Return every record verbatim.

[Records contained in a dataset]
^^^^^^^^

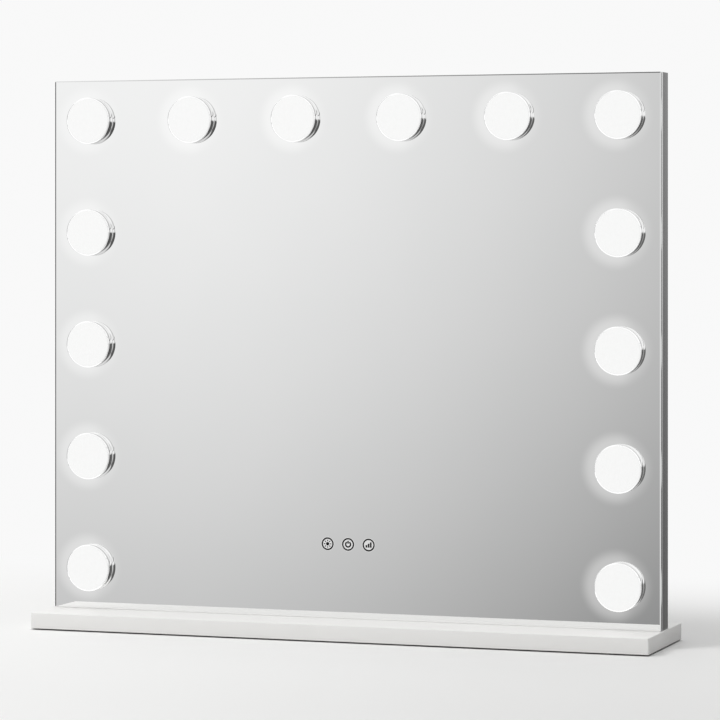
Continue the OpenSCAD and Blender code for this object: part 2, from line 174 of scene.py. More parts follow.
# what mirror, chrome and other gloss see, by direction
# a span is where one part gives way to the next
reflectedSet = {
    "frontDark": 0.44,      # a step to the left of straight ahead
    "frontBright": 0.762,   # and further left
    "frontSpan": (0.235, 0.41), "frontCurve": 1.5, "narrowest": 0.15,
    "liftFrom": 0.051, "liftMost": 0.13,
    "rise": 2.3,            # how fast the front brightens upwards
    "bend": 7.0,            # and how that eases off
    "glow": 0.22, "glowSpan": (0.06, 0.14),
    "floorSeen": 0.72, "frontFloor": (0.125, 0.18), "sideFloor": (0.40, 0.50),
    "sideSpan": (0.05, 0.21),
    "sideDark": 0.075,      # the right side, under its bright upper half
    "sideBright": 0.97, "horizon": (-0.025, 0.03),
    "bars": [(0.135, 0.022, 0.75), (0.27, 0.08, 0.12)],  # darker bars: height, half width, depth
    "barSoft": 0.4,
    "behind": 0.56, "behindFrom": 0.02, "behindRise": 3.0, "behindLeast": 0.2,
    "behindSpan": (0.0, 0.3),
    "farRight": 0.72, "farRightSpan": (0.45, 0.75),
    "farLeft": 0.12, "farLeftSpan": (0.6, 0.85),
    "overhead": 0.38, "overheadSpan": (0.6, 0.85),
    "overheadLeft": 0.52, "overheadSide": (0.23, 0.42),
    "most": 0.98,
}


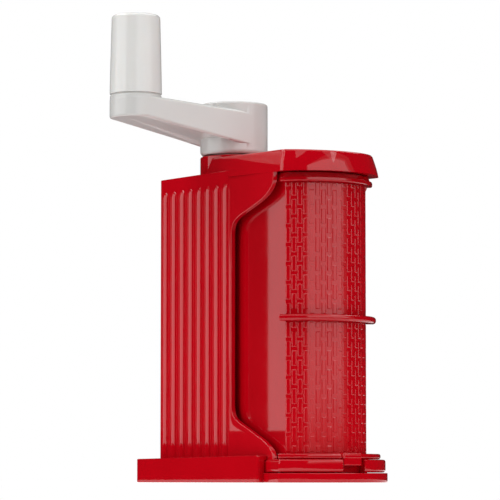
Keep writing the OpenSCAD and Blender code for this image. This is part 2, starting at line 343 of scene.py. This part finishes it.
def done(ob, name, mat, body, slot, nodes, sharp=32.0, edge=0.0, seg=2):
    """Turns a working solid into a finished piece in metres."""
    bm = bmesh.new()
    bm.from_mesh(ob.data)
    bmesh.ops.remove_doubles(bm, verts=bm.verts, dist=1e-4)
    bmesh.ops.dissolve_degenerate(bm, edges=bm.edges, dist=1e-4)
    bmesh.ops.scale(bm, vec=(MM, MM, MM), verts=bm.verts)
    for f in bm.faces:
        f.smooth = True
        f.material_index = 0
    lim = math.radians(sharp)
    for e in bm.edges:
        e.smooth = not (len(e.link_faces) == 2 and e.calc_face_angle(0) > lim)
    old = ob.data
    me = bpy.data.meshes.new(name)
    bm.to_mesh(me)
    bm.free()
    me.materials.clear()
    me.materials.append(mat)
    ob.data = me
    bpy.data.meshes.remove(old)
    ob.name = name
    if edge:
        b = ob.modifiers.new("edge", "BEVEL")
        b.width = edge * MM
        b.segments = seg
        b.limit_method = "ANGLE"
        b.angle_limit = math.radians(50)
        b.harden_normals = True
    w = ob.modifiers.new("wn", "WEIGHTED_NORMAL")
    w.keep_sharp = True
    w.weight = 60
    return finish_piece(ob, body, slot, *nodes)


# ---------------------------------------------------------------- the object's own numbers, in millimetres
GRIP_HALF, GRIP_BACK, GRIP_TOP = 17.2, 30.3, 126.6
FRONT_X, WEDGE, FLARE, FLARE_X, PANEL_X = 49.0, 56.0, 0.1638, 20.5, 59.8
FLOOR_Z, SEAM_Z, SEAM_BACK_Z, LID_FLARE, PANEL_FLARE = 8.6, 122.1, 123.8, 0.143, 0.170
RIB_R, RIB_OUT, RIB_PITCH = 3.2, 1.0, 6.15
CRANK = 49.2
SW, CW = math.sin(math.radians(WEDGE)), math.cos(math.radians(WEDGE))


def side_y(r, x, f=FLARE):
    return r * SW - f * (FRONT_X + r * CW - x)


def crease_x(r):
    return FRONT_X + r * CW


def panel_y(x):
    return GRIP_HALF + PANEL_FLARE * (x - FLARE_X)


def drop(r, x0, n=56, corner=0.8, rear=0.6, f=FLARE):
    """Outline with a round front of radius r and flat sides that narrow to x0, counter-clockwise."""
    arc = [(FRONT_X + r * math.cos(math.radians(a)), r * math.sin(math.radians(a))) for a in [-WEDGE + 2 * WEDGE * i / n for i in range(n + 1)]]
    a, b = (x0, -side_y(r, x0, f)), (x0, side_y(r, x0, f))
    lead = fillet([a, arc[0], arc[3], b], [rear, corner, 0, rear], 6)
    # rounded rear corner, rounded crease, arc, rounded crease, rounded rear corner
    near = lead[:14]
    k = max(2, int(n * 1.2 * corner / (r * math.radians(2 * WEDGE))) + 2)
    far = [(x, -y) for x, y in reversed(near)]
    return near + arc[k:-k] + far


def smooth_line(pts, times=2):
    """Chaikin corner cutting of an open line."""
    for _ in range(times):
        out = [pts[0]]
        for a, b in zip(pts, pts[1:]):
            out.append((a[0] * 0.75 + b[0] * 0.25, a[1] * 0.75 + b[1] * 0.25))
            out.append((a[0] * 0.25 + b[0] * 0.75, a[1] * 0.25 + b[1] * 0.75))
        out.append(pts[-1])
        pts = out
    return pts


def wedge(pts, half=60.0):
    """A block across the whole object with the given outline in (x, z)."""
    bm = bmesh.new()
    a = [bm.verts.new((x, -half, z)) for x, z in pts]
    b = [bm.verts.new((x, half, z)) for x, z in pts]
    bm.faces.new(a)
    bm.faces.new(list(reversed(b)))
    for i in range(len(pts)):
        j = (i + 1) % len(pts)
        bm.faces.new((a[i], b[i], b[j], a[j]))
    return bm


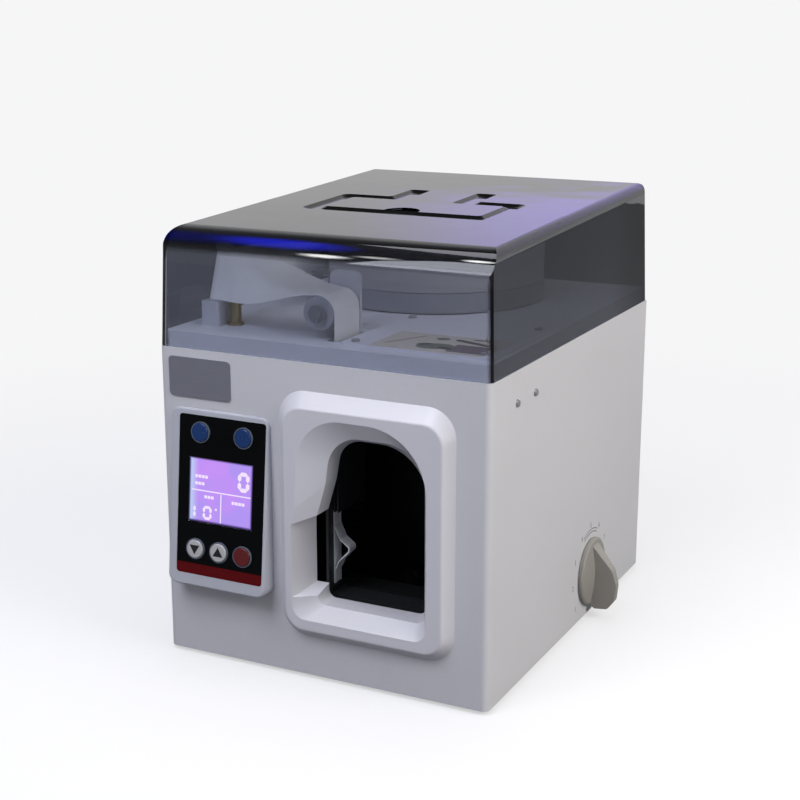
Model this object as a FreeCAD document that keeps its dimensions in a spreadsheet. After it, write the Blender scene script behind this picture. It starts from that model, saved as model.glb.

^^^^^^^^

▸ **WRITTEN RESPONSE**
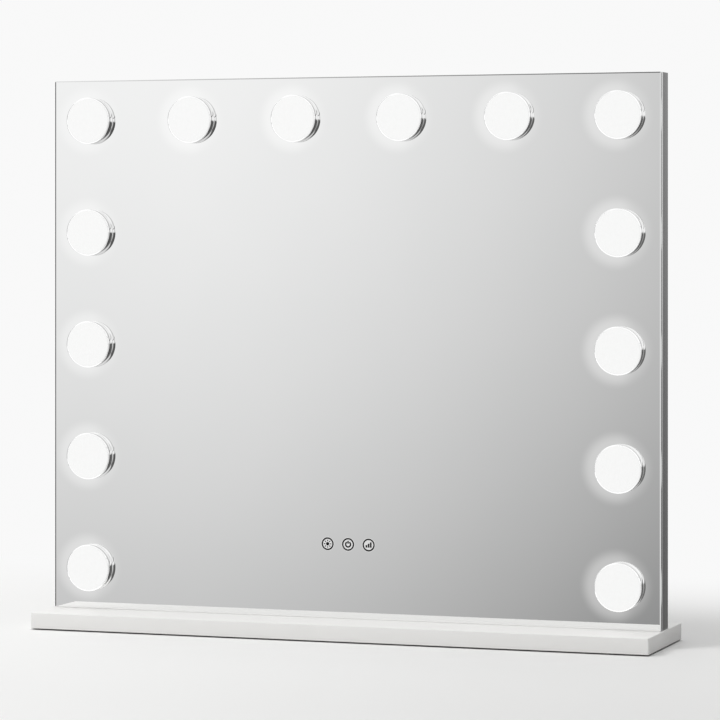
Continue the OpenSCAD and Blender code for this object: part 2, from line 174 of scene.py. More parts follow.
# what mirror, chrome and other gloss see, by direction
# a span is where one part gives way to the next
reflectedSet = {
    "frontDark": 0.44,      # a step to the left of straight ahead
    "frontBright": 0.762,   # and further left
    "frontSpan": (0.235, 0.41), "frontCurve": 1.5, "narrowest": 0.15,
    "liftFrom": 0.051, "liftMost": 0.13,
    "rise": 2.3,            # how fast the front brightens upwards
    "bend": 7.0,            # and how that eases off
    "glow": 0.22, "glowSpan": (0.06, 0.14),
    "floorSeen": 0.72, "frontFloor": (0.125, 0.18), "sideFloor": (0.40, 0.50),
    "sideSpan": (0.05, 0.21),
    "sideDark": 0.075,      # the right side, under its bright upper half
    "sideBright": 0.97, "horizon": (-0.025, 0.03),
    "bars": [(0.135, 0.022, 0.75), (0.27, 0.08, 0.12)],  # darker bars: height, half width, depth
    "barSoft": 0.4,
    "behind": 0.56, "behindFrom": 0.02, "behindRise": 3.0, "behindLeast": 0.2,
    "behindSpan": (0.0, 0.3),
    "farRight": 0.72, "farRightSpan": (0.45, 0.75),
    "farLeft": 0.12, "farLeftSpan": (0.6, 0.85),
    "overhead": 0.38, "overheadSpan": (0.6, 0.85),
    "overheadLeft": 0.52, "overheadSide": (0.23, 0.42),
    "most": 0.98,
}


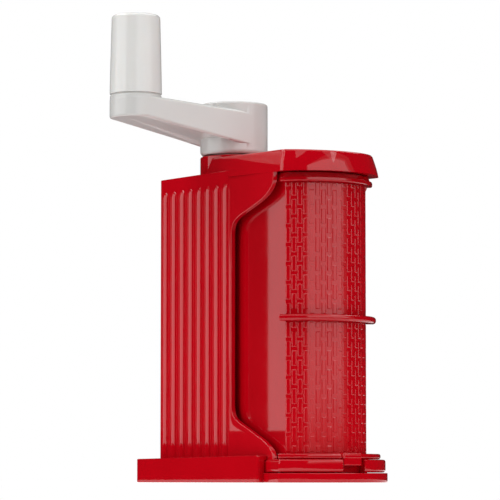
Keep writing the OpenSCAD and Blender code for this image. This is part 2, starting at line 343 of scene.py. This part finishes it.
def done(ob, name, mat, body, slot, nodes, sharp=32.0, edge=0.0, seg=2):
    """Turns a working solid into a finished piece in metres."""
    bm = bmesh.new()
    bm.from_mesh(ob.data)
    bmesh.ops.remove_doubles(bm, verts=bm.verts, dist=1e-4)
    bmesh.ops.dissolve_degenerate(bm, edges=bm.edges, dist=1e-4)
    bmesh.ops.scale(bm, vec=(MM, MM, MM), verts=bm.verts)
    for f in bm.faces:
        f.smooth = True
        f.material_index = 0
    lim = math.radians(sharp)
    for e in bm.edges:
        e.smooth = not (len(e.link_faces) == 2 and e.calc_face_angle(0) > lim)
    old = ob.data
    me = bpy.data.meshes.new(name)
    bm.to_mesh(me)
    bm.free()
    me.materials.clear()
    me.materials.append(mat)
    ob.data = me
    bpy.data.meshes.remove(old)
    ob.name = name
    if edge:
        b = ob.modifiers.new("edge", "BEVEL")
        b.width = edge * MM
        b.segments = seg
        b.limit_method = "ANGLE"
        b.angle_limit = math.radians(50)
        b.harden_normals = True
    w = ob.modifiers.new("wn", "WEIGHTED_NORMAL")
    w.keep_sharp = True
    w.weight = 60
    return finish_piece(ob, body, slot, *nodes)


# ---------------------------------------------------------------- the object's own numbers, in millimetres
GRIP_HALF, GRIP_BACK, GRIP_TOP = 17.2, 30.3, 126.6
FRONT_X, WEDGE, FLARE, FLARE_X, PANEL_X = 49.0, 56.0, 0.1638, 20.5, 59.8
FLOOR_Z, SEAM_Z, SEAM_BACK_Z, LID_FLARE, PANEL_FLARE = 8.6, 122.1, 123.8, 0.143, 0.170
RIB_R, RIB_OUT, RIB_PITCH = 3.2, 1.0, 6.15
CRANK = 49.2
SW, CW = math.sin(math.radians(WEDGE)), math.cos(math.radians(WEDGE))


def side_y(r, x, f=FLARE):
    return r * SW - f * (FRONT_X + r * CW - x)


def crease_x(r):
    return FRONT_X + r * CW


def panel_y(x):
    return GRIP_HALF + PANEL_FLARE * (x - FLARE_X)


def drop(r, x0, n=56, corner=0.8, rear=0.6, f=FLARE):
    """Outline with a round front of radius r and flat sides that narrow to x0, counter-clockwise."""
    arc = [(FRONT_X + r * math.cos(math.radians(a)), r * math.sin(math.radians(a))) for a in [-WEDGE + 2 * WEDGE * i / n for i in range(n + 1)]]
    a, b = (x0, -side_y(r, x0, f)), (x0, side_y(r, x0, f))
    lead = fillet([a, arc[0], arc[3], b], [rear, corner, 0, rear], 6)
    # rounded rear corner, rounded crease, arc, rounded crease, rounded rear corner
    near = lead[:14]
    k = max(2, int(n * 1.2 * corner / (r * math.radians(2 * WEDGE))) + 2)
    far = [(x, -y) for x, y in reversed(near)]
    return near + arc[k:-k] + far


def smooth_line(pts, times=2):
    """Chaikin corner cutting of an open line."""
    for _ in range(times):
        out = [pts[0]]
        for a, b in zip(pts, pts[1:]):
            out.append((a[0] * 0.75 + b[0] * 0.25, a[1] * 0.75 + b[1] * 0.25))
            out.append((a[0] * 0.25 + b[0] * 0.75, a[1] * 0.25 + b[1] * 0.75))
        out.append(pts[-1])
        pts = out
    return pts


def wedge(pts, half=60.0):
    """A block across the whole object with the given outline in (x, z)."""
    bm = bmesh.new()
    a = [bm.verts.new((x, -half, z)) for x, z in pts]
    b = [bm.verts.new((x, half, z)) for x, z in pts]
    bm.faces.new(a)
    bm.faces.new(list(reversed(b)))
    for i in range(len(pts)):
        j = (i + 1) % len(pts)
        bm.faces.new((a[i], b[i], b[j], a[j]))
    return bm


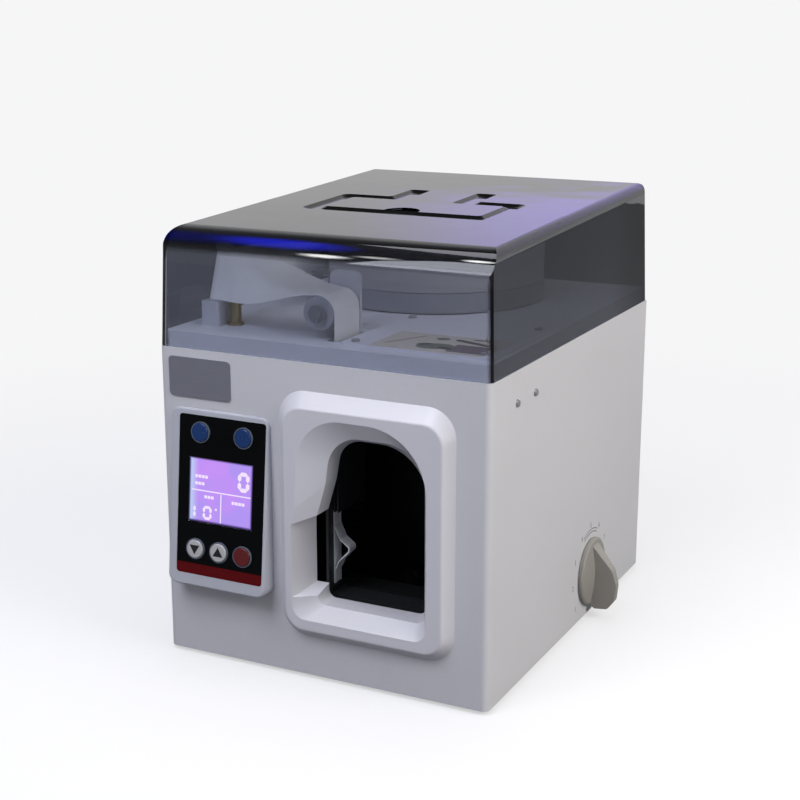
Model this object as a FreeCAD document that keeps its dimensions in a spreadsheet. After it, write the Blender scene script behind this picture. It starts from that model, saved as model.glb.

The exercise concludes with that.